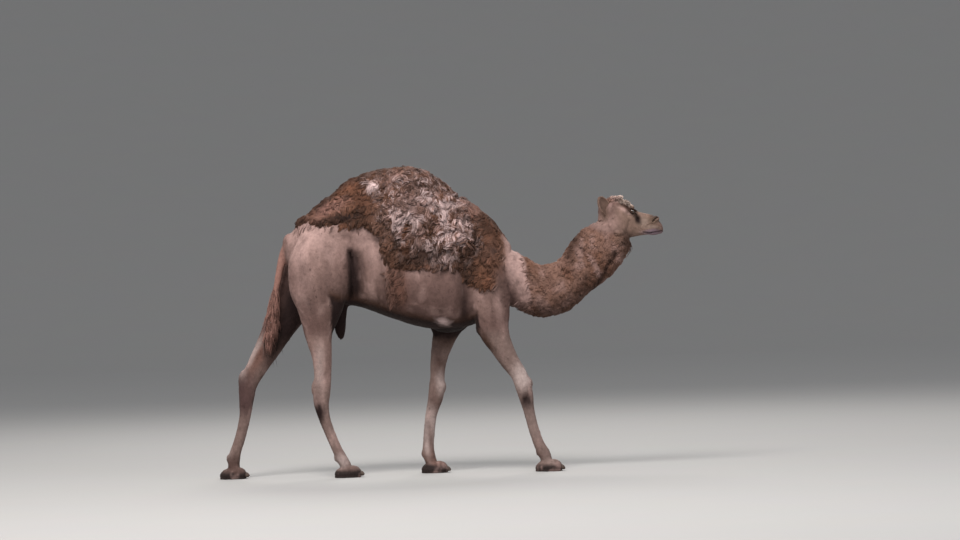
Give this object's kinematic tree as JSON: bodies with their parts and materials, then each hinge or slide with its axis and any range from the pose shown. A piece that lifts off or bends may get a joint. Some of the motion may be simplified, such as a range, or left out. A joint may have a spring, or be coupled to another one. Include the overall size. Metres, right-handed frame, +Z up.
{
  "type": "dromedary camel model",
  "caption": "Life-size still model of a one-humped camel walking, moulting its winter wool: a shaggy brown cape over the hump and ribs, pale bare haunches and legs.",
  "frame": {"origin": "on the ground, under the middle of the model's box", "axes": "+X forward, the way the animal faces and the longest extent; +Y to its left; +Z up"},
  "size_m": [3.0822, 0.6508, 2.1072],
  "materials": {
    "short_coat": "short pale summer coat",
    "winter_wool": "matted brown winter wool",
    "pad_skin": "bare dark skin",
    "eye": "wet dark eye",
    "nail": "dark horn"
  },
  "bodies": {
    "root": {"barrel": "winter_wool", "chest_pad": "pad_skin", "ear_left": "short_coat", "ear_right": "short_coat", "eye_left": "eye", "eye_right": "eye", "fore_cannon_left": "short_coat", "fore_cannon_right": "short_coat", "fore_foot_left": "short_coat", "fore_foot_right": "short_coat", "fore_nail_left_inner": "nail", "fore_nail_left_outer": "nail", "fore_nail_right_inner": "nail", "fore_nail_right_outer": "nail", "forearm_left": "short_coat", "forearm_right": "short_coat", "forequarters": "short_coat", "gaskin_left": "short_coat", "gaskin_right": "short_coat", "head": "short_coat", "hind_cannon_left": "short_coat", "hind_cannon_right": "short_coat", "hind_foot_left": "short_coat", "hind_foot_right": "short_coat", "hind_nail_left_inner": "nail", "hind_nail_left_outer": "nail", "hind_nail_right_inner": "nail", "hind_nail_right_outer": "nail", "hindquarters": "short_coat", "hump": "winter_wool", "neck_lower": "winter_wool", "neck_upper": "winter_wool", "sheath": "pad_skin", "shoulder_left": "short_coat", "shoulder_right": "short_coat", "tail": "short_coat", "tail_brush": "winter_wool", "thigh_left": "short_coat", "thigh_right": "short_coat"}
  },
  "joints": []
}
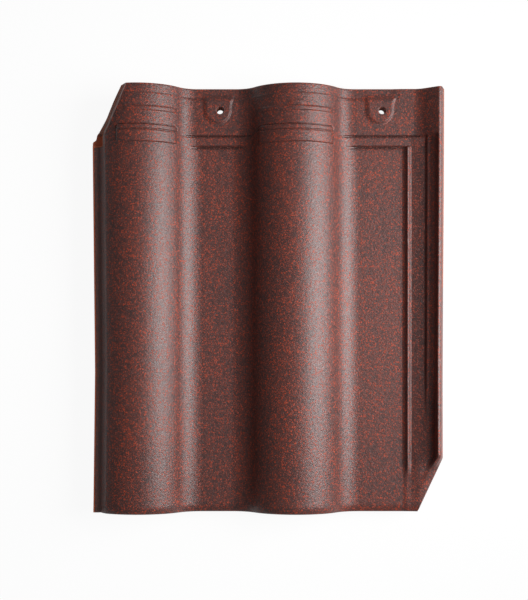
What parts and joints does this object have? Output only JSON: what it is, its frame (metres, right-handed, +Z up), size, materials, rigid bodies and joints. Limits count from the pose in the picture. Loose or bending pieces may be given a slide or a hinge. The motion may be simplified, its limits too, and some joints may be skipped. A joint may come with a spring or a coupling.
{
  "type": "interlocking clay roof tile",
  "caption": "Pressed clay roof tile with raised rolls, flat pans, a side channel, a hooked cover flange, nail holes and cut corners.",
  "frame": {"origin": "centre of the tile's bounding box in plan, at the level that its nibs and tail bars rest on", "axes": "+X across the tile towards the side channel, +Y up the slope towards the head edge, +Z up out of the weathered face"},
  "size_m": [0.34, 0.41, 0.053],
  "materials": {
    "engobed_clay": "dark brown engobe with orange-red speckles, satin"
  },
  "bodies": {
    "root": {"tile": "engobed_clay"}
  },
  "joints": []
}
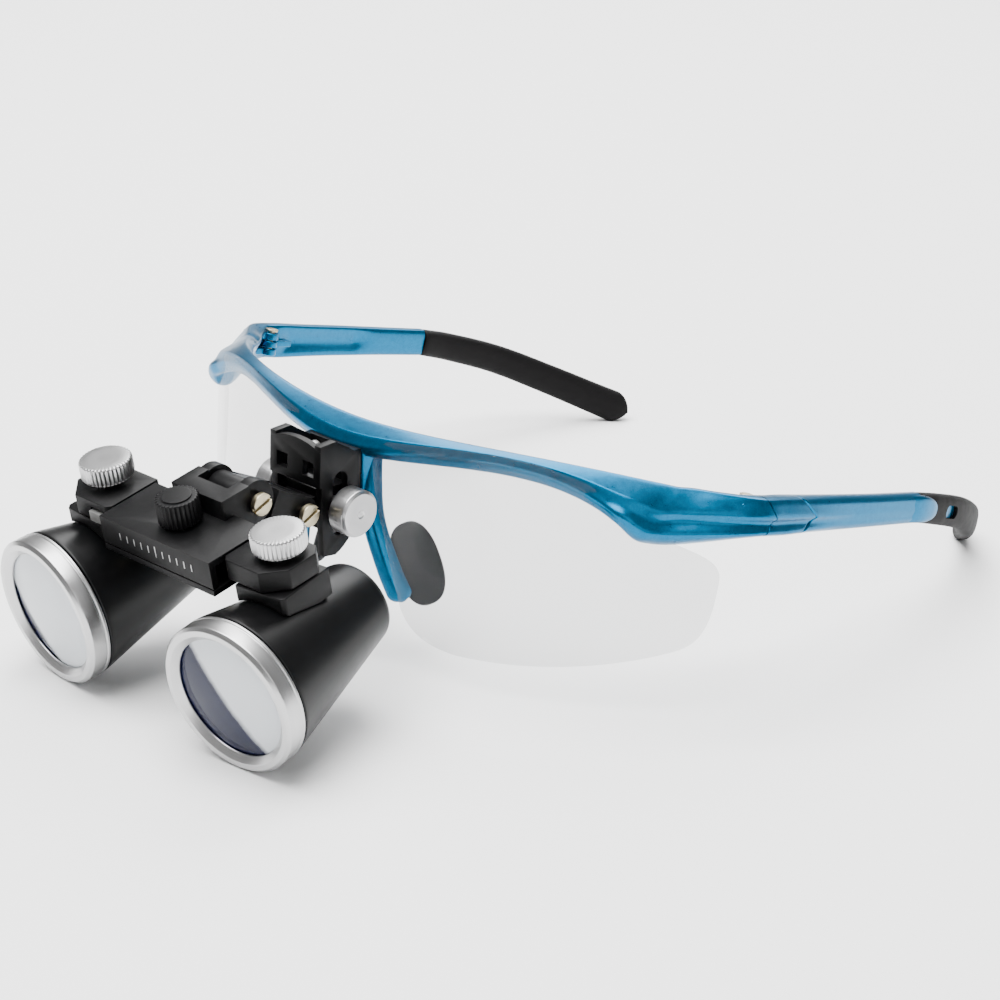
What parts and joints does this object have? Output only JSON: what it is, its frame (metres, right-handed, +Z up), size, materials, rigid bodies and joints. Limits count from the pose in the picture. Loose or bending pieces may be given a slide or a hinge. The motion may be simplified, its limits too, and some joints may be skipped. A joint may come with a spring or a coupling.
{
  "type": "dental loupes",
  "caption": "Wrap spectacles with a nose-mounted flip-up bar that carries a pair of magnifying barrels; the temples fold and the barrels slide, tilt and swivel.",
  "frame": {"origin": "the centre of the bounding box's footprint at table height, with the loupes standing on both front rings and both temple tips", "axes": "+X towards the wearer's left, +Y from the barrels back to the temple tips, +Z up"},
  "size_m": [0.1464, 0.2064, 0.0495],
  "materials": {
    "blue_paint": "pearl metallic blue lacquer on moulded plastic",
    "clear_lens": "clear polished polycarbonate",
    "black_rubber": "matt black moulded rubber",
    "black_metal": "satin black anodised aluminium",
    "barrel_black": "semi-matt black lacquered aluminium",
    "satin_aluminium": "satin turned aluminium",
    "steel": "turned nickel-brass screws and steel pins",
    "coated_glass": "optical glass with a faint blue coating"
  },
  "bodies": {
    "spectacle_frame": {"brow_frame": "blue_paint", "lens_left": "clear_lens", "lens_right": "clear_lens", "nose_pad_left": "black_rubber", "nose_pad_right": "black_rubber", "mount_bracket": "black_metal", "bracket_screw_left": "steel", "bracket_screw_right": "steel", "hinge_screw_left": "steel", "hinge_screw_right": "steel"},
    "temple_left_arm": {"temple_left": "blue_paint", "temple_sleeve_left": "black_rubber"},
    "temple_right_arm": {"temple_right": "blue_paint", "temple_sleeve_right": "black_rubber"},
    "slider": {"height_slider": "black_metal", "link_pin_rear": "steel", "link_nut_rear": "steel"},
    "clamp_screw": {"clamp_bolt": "steel", "clamp_knob_left": "satin_aluminium"},
    "clamp_nut": {"clamp_knob_right": "satin_aluminium"},
    "link": {"flip_link": "black_metal"},
    "bar": {"bar_housing": "black_metal", "bar_cover": "black_metal", "bar_cover_screw_left": "steel", "bar_cover_screw_right": "steel", "link_pin_front": "steel", "link_nut_front": "steel"},
    "pd_drive": {"pd_knob": "black_metal", "pd_pinion": "steel"},
    "carriage_left_body": {"carriage_left": "black_metal", "rack_left": "steel"},
    "thumb_left": {"thumbscrew_left": "satin_aluminium"},
    "barrel_left": {"barrel_shoe_left": "barrel_black", "barrel_housing_left": "barrel_black", "front_ring_left": "satin_aluminium", "objective_lens_left": "coated_glass", "light_stop_left": "barrel_black", "eyepiece_lens_left": "coated_glass", "eyepiece_ring_left": "barrel_black"},
    "carriage_right_body": {"carriage_right": "black_metal", "rack_right": "steel"},
    "thumb_right": {"thumbscrew_right": "satin_aluminium"},
    "barrel_right": {"barrel_shoe_right": "barrel_black", "barrel_housing_right": "barrel_black", "front_ring_right": "satin_aluminium", "objective_lens_right": "coated_glass", "light_stop_right": "barrel_black", "eyepiece_lens_right": "coated_glass", "eyepiece_ring_right": "barrel_black"}
  },
  "joints": [
    {"name": "temple_left_fold", "type": "hinge", "parent": "spectacle_frame", "child": "temple_left_arm", "pos_m": [0.0665, -0.00456, 0.0385], "axis": [0, 0.2187, 0.9758], "range_deg": [0, 90]},
    {"name": "temple_right_fold", "type": "hinge", "parent": "spectacle_frame", "child": "temple_right_arm", "pos_m": [-0.0665, -0.00456, 0.0385], "axis": [0, -0.2187, -0.9758], "range_deg": [0, 78]},
    {"name": "height_slide", "type": "slide", "parent": "spectacle_frame", "child": "slider", "axis": [0, -0.0082, 1], "range_m": [-0.004, 0.0024]},
    {"name": "clamp_left_turn", "type": "hinge", "parent": "slider", "child": "clamp_screw", "pos_m": [0, -0.05379, 0.03445], "axis": [1, 0, 0], "range_deg": [0, 270]},
    {"name": "clamp_right_turn", "type": "hinge", "parent": "slider", "child": "clamp_nut", "pos_m": [0, -0.05379, 0.03445], "axis": [-1, 0, 0], "range_deg": [0, 270]},
    {"name": "link_rear_tilt", "type": "hinge", "parent": "slider", "child": "link", "pos_m": [0, -0.0628, 0.03528], "axis": [-1, 0, 0], "range_deg": [-12, 50]},
    {"name": "link_front_flip", "type": "hinge", "parent": "link", "child": "bar", "pos_m": [0, -0.07514, 0.04078], "axis": [-1, 0, 0], "range_deg": [-12, 75]},
    {"name": "pd_knob_turn", "type": "hinge", "parent": "bar", "child": "pd_drive", "pos_m": [0, -0.08716, 0.03552], "axis": [0, 0.2227, -0.9749], "range_deg": [0, 160]},
    {"name": "carriage_left_slide", "type": "slide", "parent": "bar", "child": "carriage_left_body", "axis": [1, 0, 0], "range_m": [0, 0.00754]},
    {"name": "carriage_right_slide", "type": "slide", "parent": "bar", "child": "carriage_right_body", "axis": [-1, 0, 0], "range_m": [0, 0.00754]},
    {"name": "thumbscrew_left_turn", "type": "hinge", "parent": "carriage_left_body", "child": "thumb_left", "pos_m": [0.024, -0.08443, 0.03614], "axis": [0, -0.2227, 0.9749], "range_deg": [0, 180]},
    {"name": "barrel_left_swivel", "type": "hinge", "parent": "carriage_left_body", "child": "barrel_left", "pos_m": [0.024, -0.08443, 0.03614], "axis": [0, -0.2227, 0.9749], "range_deg": [-10, 4]},
    {"name": "thumbscrew_right_turn", "type": "hinge", "parent": "carriage_right_body", "child": "thumb_right", "pos_m": [-0.024, -0.08443, 0.03614], "axis": [0, 0.2227, -0.9749], "range_deg": [0, 180]},
    {"name": "barrel_right_swivel", "type": "hinge", "parent": "carriage_right_body", "child": "barrel_right", "pos_m": [-0.024, -0.08443, 0.03614], "axis": [0, 0.2227, -0.9749], "range_deg": [-10, 4]}
  ],
  "couplings": [
    {"joint": "pd_knob_turn", "follows": "carriage_left_slide", "rad_per_m": 370.37},
    {"joint": "carriage_right_slide", "follows": "carriage_left_slide", "ratio": 1}
  ]
}
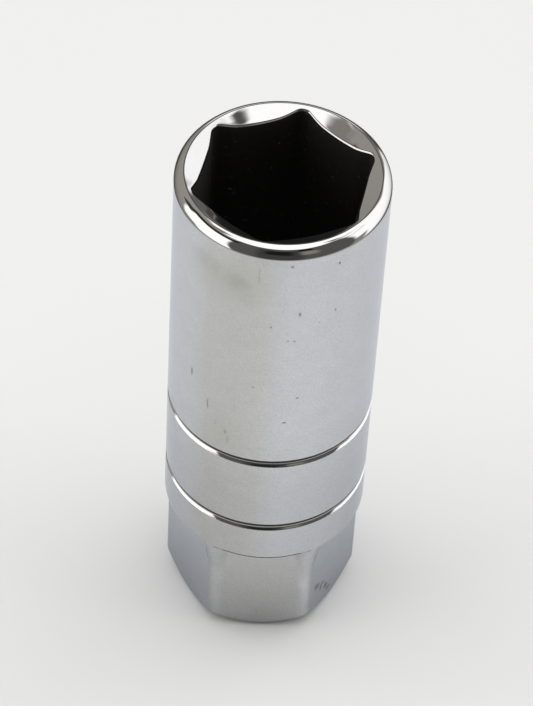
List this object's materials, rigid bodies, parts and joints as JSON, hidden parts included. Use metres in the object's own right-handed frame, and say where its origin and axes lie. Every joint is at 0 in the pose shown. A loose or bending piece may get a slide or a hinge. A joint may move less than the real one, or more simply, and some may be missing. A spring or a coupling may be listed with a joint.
{
  "type": "spark plug socket",
  "caption": "Deep round socket with a relieved hexagon mouth, grooved body, hexagonal drive end with square drive, and a rubber plug-gripping insert.",
  "frame": {"origin": "centre of the flat end face of the drive end, on the socket's axis", "axes": "+Z along the socket's axis from the drive end to the plug opening; +Y and -Y square to two flats of the drive hexagon"},
  "size_m": [0.022, 0.022, 0.063],
  "materials": {
    "chrome_plated_steel": "satin chrome plate over turned steel, with a brighter polished rim",
    "black_rubber": "matt moulded rubber"
  },
  "bodies": {
    "root": {"socket_body": "chrome_plated_steel", "rubber_insert": "black_rubber"}
  },
  "joints": []
}
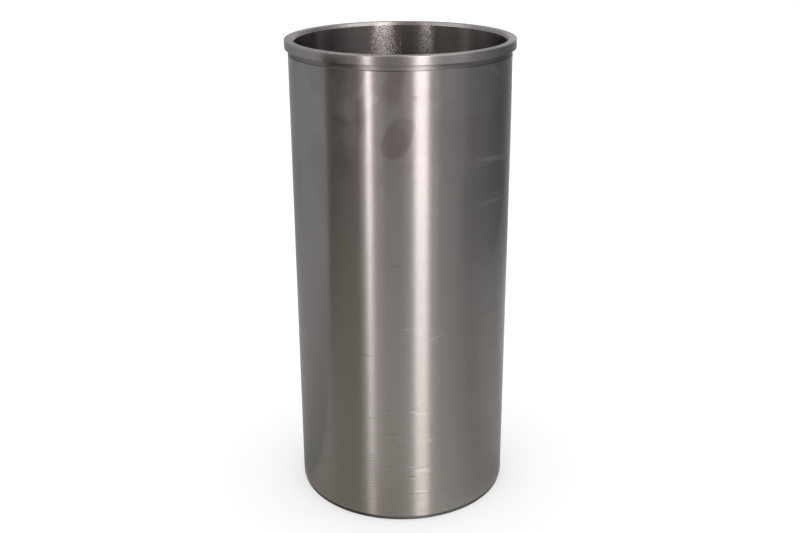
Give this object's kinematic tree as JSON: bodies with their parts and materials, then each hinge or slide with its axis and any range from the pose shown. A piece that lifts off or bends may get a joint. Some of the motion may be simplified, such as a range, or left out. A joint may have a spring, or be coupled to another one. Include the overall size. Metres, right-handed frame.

_ _ _ _

Direction:
Find the word "bends" in the entries above and gather every line that holds it.

Final result:
Give this object's kinematic tree as JSON: bodies with their parts and materials, then each hinge or slide with its axis and any range from the pose shown. A piece that lifts off or bends may get a joint. Some of the motion may be simplified, such as a range, or left out. A joint may have a spring, or be coupled to another one. Include the overall size. Metres, right-handed frame, +Z up.
Give this object's kinematic tree as JSON: bodies with their parts and materials, then each hinge or slide with its axis and any range from the pose shown. A piece that lifts off or bends may get a joint. Some of the motion may be simplified, such as a range, or left out. A joint may have a spring, or be coupled to another one. Include the overall size. Metres, right-handed frame.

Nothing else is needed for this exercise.